_Objective_. For this exercise, write out exactly, and only, the lines running from the line that contains "lever_casting();" through the line that contains "bpy.data.objects.remove(obj)".
** begin **
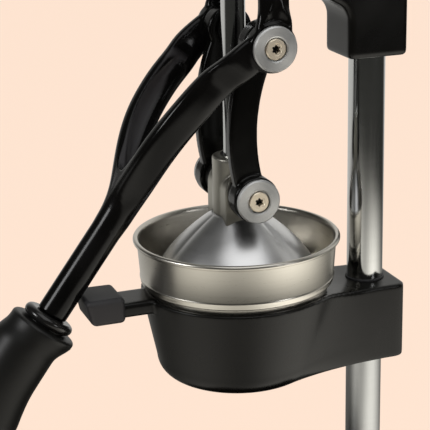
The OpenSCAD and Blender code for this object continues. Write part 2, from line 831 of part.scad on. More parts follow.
module rod_wiper() {
    color("#d0d0ce") on_axis() translate([0, 0, hub_top - 2.6]) difference() {
        cylinder(r = rod_d / 2 + 2, h = 3.4);
        translate([0, 0, -1]) cylinder(r = rod_d / 2 + seat_fit, h = 6);
    }
}

module press_hub() {
    low = bell_top - 2;
    color("#8e8b80") on_axis() difference() {
        union() {
            translate([0, 0, low]) cylinder(d = hub_d, h = hub_top - low);
            x_cyl(lug_r, -lug_half, lug_half, 0, lug_h);
            translate([-lug_half, -lug_r, bell_top - 8])
                cube([hub_w, 2 * lug_r, lug_h - bell_top + 8]);
        }
        translate([0, 0, lug_h - rod_seat - seat_fit])
            cylinder(d = rod_d + 2 * seat_fit, h = hub_top);
        translate([0, 0, hub_top - 2.65]) cylinder(r = rod_d / 2 + 2.05, h = 10);
        translate([0, 0, low - 1]) cylinder(r = bell_screw_r + seat_fit, h = lug_h - rod_seat - low);
        both_sides() x_cyl(pin_r + seat_fit, rod_d / 2 + 1.5, 60, 0, lug_h);
        translate([0, 0, hub_top - 9]) rotate([-90, 0, 0]) cylinder(r = 2.55, h = 30);
        bell_solid(seat_fit);
    }
}

module hub_screw() {
    color("#3a3a3c") on_axis() translate([0, rod_d / 2 + 6.5, hub_top - 9])
        rotate([90, 0, 0]) set_screw(2.5, 6.3);
}

// Radius of the bell's outside at a height below its top: a bulging cone
function bell_r(t) = let (r0 = hub_d / 2 + 0.5, r1 = bell_d / 2)
    r0 + (r1 - r0) * (1.52 * t - 0.52 * t * t);

// The bell as a solid, grown by a clearance
module bell_solid(grow = 0) {
    n = 16;
    translate([0, 0, bell_edge]) rotate_extrude() polygon(concat([[0, bell_h + grow]],
        [for (i = [0:n]) [bell_r(i / n) + grow, bell_h * (1 - i / n) + grow * (i < n ? 1 : 0)]],
        [[0, 0]]));
}

module press_bell() {
    n = 16;
    color("#c7c6c3") on_axis() translate([0, 0, bell_edge]) difference() {
        rotate_extrude() polygon(concat(
            [[bell_screw_r + 0.1, bell_h], [bell_r(0), bell_h]],
            [for (i = [1:n]) [bell_r(i / n), bell_h * (1 - i / n)]],
            [[bell_r(1) - bell_wall, 0]],
            [for (i = [n - 1:-1:1]) [bell_r(i / n) - bell_wall - 0.4, bell_h * (1 - i / n) - 0.6]],
            [[bell_r(0) - 1, bell_h - bell_wall - 1.2], [bell_screw_r + 0.1, bell_h - bell_wall - 1.2]]));
    }
}

module bell_washer() {
    color("silver") on_axis() translate([0, 0, bell_top - bell_wall - 1.2 - seat_fit - 1.5])
        difference() {
            cylinder(r = 9, h = 1.5);
            translate([0, 0, -1]) cylinder(r = bell_screw_r + 0.1, h = 4);
        }
}

module bell_screw() {
    top = bell_top - bell_wall - 1.2 - 2 * seat_fit - 1.5;
    head_t = 3;
    color("silver") on_axis() translate([0, 0, top - head_t]) difference() {
        union() {
            cylinder(r = 7, h = head_t);
            cylinder(r = bell_screw_r, h = lug_h - rod_seat - bell_nut_gap - top + head_t);
        }
        translate([0, 0, -1]) hex_hole(2.9, 3);
    }
}

module lug_pins() {
    color("#8f8f8f") on_axis() translate([0, 0, lug_h]) both_sides() difference() {
        x_cyl(pin_r, rod_d / 2 + 2, lug_disc_in - seat_fit);
        x_cyl(screw_r + seat_fit, lug_disc_in - 16, lug_disc_in + 2);
    }
}

module lug_spacers() {
    color("#2b2b2d") on_axis() translate([0, 0, lug_h]) both_sides() difference() {
        x_cyl(boss_r - 3, lug_half + seat_fit, link_in - side_gap);
        x_cyl(pin_r + seat_fit, lug_half - 1, link_in + 1);
    }
}

module lug_discs() {
    color("#a9aaa9") on_axis() translate([0, 0, lug_h]) both_sides() pivot_disc(lug_disc_in);
}

module lug_screws() {
    color("#c4b79c") on_axis() translate([0, 0, lug_h]) both_sides()
        pivot_screw(lug_disc_in, 14);
}

// ---- Links ----
// Outline of a link from its lower pivot, with the upper pivot straight above it
module link_outline() {
    sag = link_bow;
    r = (link_l * link_l / 4 + sag * sag) / (2 * sag);
    a = asin(link_l / 2 / r);
    c = [r - sag, link_l / 2];
    polygon(concat(arc(c, r + link_w / 2, 180 + a, 180 - a, 14),
        arc(c, r - link_w / 2, 180 - a, 180 + a, 14)));
}

// A link on the +X side, with its sleeve's bore at the knee and its bore at the hub
module link() {
    on_axis() translate([0, 0, lug_h]) rotate([-link_tilt, 0, 0]) difference() {
        union() {
            translate([link_in, 0, 0]) rotate([90, 0, 90])
                linear_extrude(height = link_t) link_outline();
            for (z = [0, link_l]) x_cyl(boss_r, link_in, link_out, 0, z);
        }
        x_cyl(pin_r + run_fit, link_in - 1, link_out + 1);
        x_cyl(pin_r + seat_fit, link_in - 1, link_out + 1, 0, link_l);
    }
}

// Lean of a closed link towards the column
link_tilt = asin(knee_y / link_l);

// The sleeve that closes a link's knee from inside
module knee_sleeve() {
    at_knee() {
        x_cyl(pin_r, link_in - 2, link_out);
        x_cyl(pin_r + 4, link_in - 3, link_in - seat_fit);
    }
}

module link_right() {
    color("#1a1a1c") link();
}

module link_left() {
    color("#1a1a1c") mirror([1, 0, 0]) link();
}

module knee_sleeve_right() {
    color("#2b2b2d") knee_sleeve();
}

module knee_sleeve_left() {
    color("#2b2b2d") mirror([1, 0, 0]) knee_sleeve();
}

base_plate();
base_feet();
foot_screws();
column();
column_plug();
column_bolt();
column_washer();
bowl_holder();
holder_screws();
stop_pad();
juice_bowl();
strainer_plate();
reamer_cone();
head_casting();
head_screws();
guide_bushes();
pivot_pins();
pivot_discs();
pivot_screws();
lever_casting();
pivot_bushes();
knee_pins();
knee_discs();
knee_screws();
grip_ring();
grip_washer();
grip();
guide_rod();
rod_cap();
rod_wiper();
press_hub();
hub_screw();
press_bell();
bell_washer();
bell_screw();
lug_pins();
lug_spacers();
lug_discs();
lug_screws();
link_right();
knee_sleeve_right();
link_left();
knee_sleeve_left();
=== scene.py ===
"""Looks of a lever-operated citrus press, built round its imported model.

Sizes are in millimetres in the classes below, and each mesh is scaled to metres when
its piece is finished. Finishes and the studio are in metres, as Object coordinates are.
X runs across the press, the lever opens towards -Y, and Z is up.
"""

import json
import logging
import math
from dataclasses import dataclass, field
from enum import Enum
from typing import Any, Optional, Sequence, Union

import bmesh
import bpy
from mathutils import Matrix, Vector

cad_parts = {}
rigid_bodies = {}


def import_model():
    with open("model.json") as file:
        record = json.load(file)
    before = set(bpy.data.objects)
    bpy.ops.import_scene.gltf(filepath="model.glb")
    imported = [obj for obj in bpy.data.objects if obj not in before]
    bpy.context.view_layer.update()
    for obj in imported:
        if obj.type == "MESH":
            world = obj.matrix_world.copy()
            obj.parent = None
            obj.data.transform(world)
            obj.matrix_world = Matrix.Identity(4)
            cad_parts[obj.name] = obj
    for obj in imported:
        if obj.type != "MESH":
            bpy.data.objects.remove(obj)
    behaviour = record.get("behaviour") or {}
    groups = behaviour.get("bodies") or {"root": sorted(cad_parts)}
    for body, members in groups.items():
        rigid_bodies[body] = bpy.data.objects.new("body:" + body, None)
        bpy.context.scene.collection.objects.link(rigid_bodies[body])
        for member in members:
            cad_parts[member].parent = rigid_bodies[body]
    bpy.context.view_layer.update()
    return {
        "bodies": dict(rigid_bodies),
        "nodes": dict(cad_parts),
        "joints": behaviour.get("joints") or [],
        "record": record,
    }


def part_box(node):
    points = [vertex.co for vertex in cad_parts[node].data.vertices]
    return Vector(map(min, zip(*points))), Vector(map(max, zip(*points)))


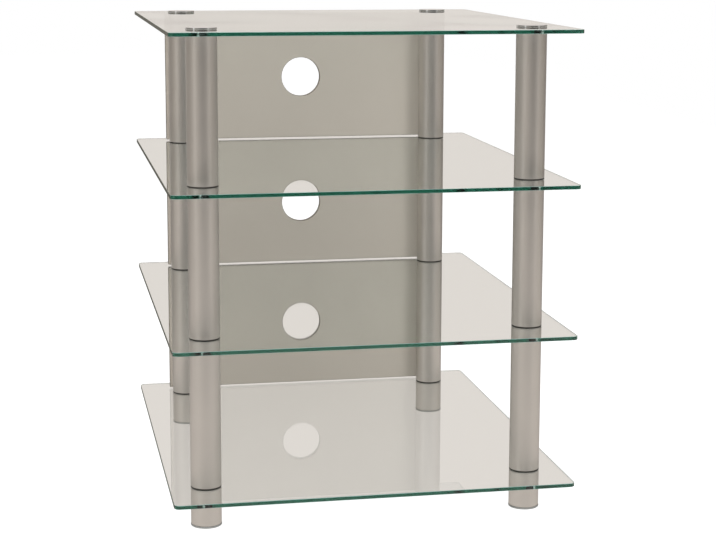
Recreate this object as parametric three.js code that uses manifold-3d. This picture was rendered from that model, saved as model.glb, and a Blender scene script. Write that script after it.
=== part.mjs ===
** end **
_Response to the task_.
lever_casting();
pivot_bushes();
knee_pins();
knee_discs();
knee_screws();
grip_ring();
grip_washer();
grip();
guide_rod();
rod_cap();
rod_wiper();
press_hub();
hub_screw();
press_bell();
bell_washer();
bell_screw();
lug_pins();
lug_spacers();
lug_discs();
lug_screws();
link_right();
knee_sleeve_right();
link_left();
knee_sleeve_left();
=== scene.py ===
"""Looks of a lever-operated citrus press, built round its imported model.

Sizes are in millimetres in the classes below, and each mesh is scaled to metres when
its piece is finished. Finishes and the studio are in metres, as Object coordinates are.
X runs across the press, the lever opens towards -Y, and Z is up.
"""

import json
import logging
import math
from dataclasses import dataclass, field
from enum import Enum
from typing import Any, Optional, Sequence, Union

import bmesh
import bpy
from mathutils import Matrix, Vector

cad_parts = {}
rigid_bodies = {}


def import_model():
    with open("model.json") as file:
        record = json.load(file)
    before = set(bpy.data.objects)
    bpy.ops.import_scene.gltf(filepath="model.glb")
    imported = [obj for obj in bpy.data.objects if obj not in before]
    bpy.context.view_layer.update()
    for obj in imported:
        if obj.type == "MESH":
            world = obj.matrix_world.copy()
            obj.parent = None
            obj.data.transform(world)
            obj.matrix_world = Matrix.Identity(4)
            cad_parts[obj.name] = obj
    for obj in imported:
        if obj.type != "MESH":
            bpy.data.objects.remove(obj)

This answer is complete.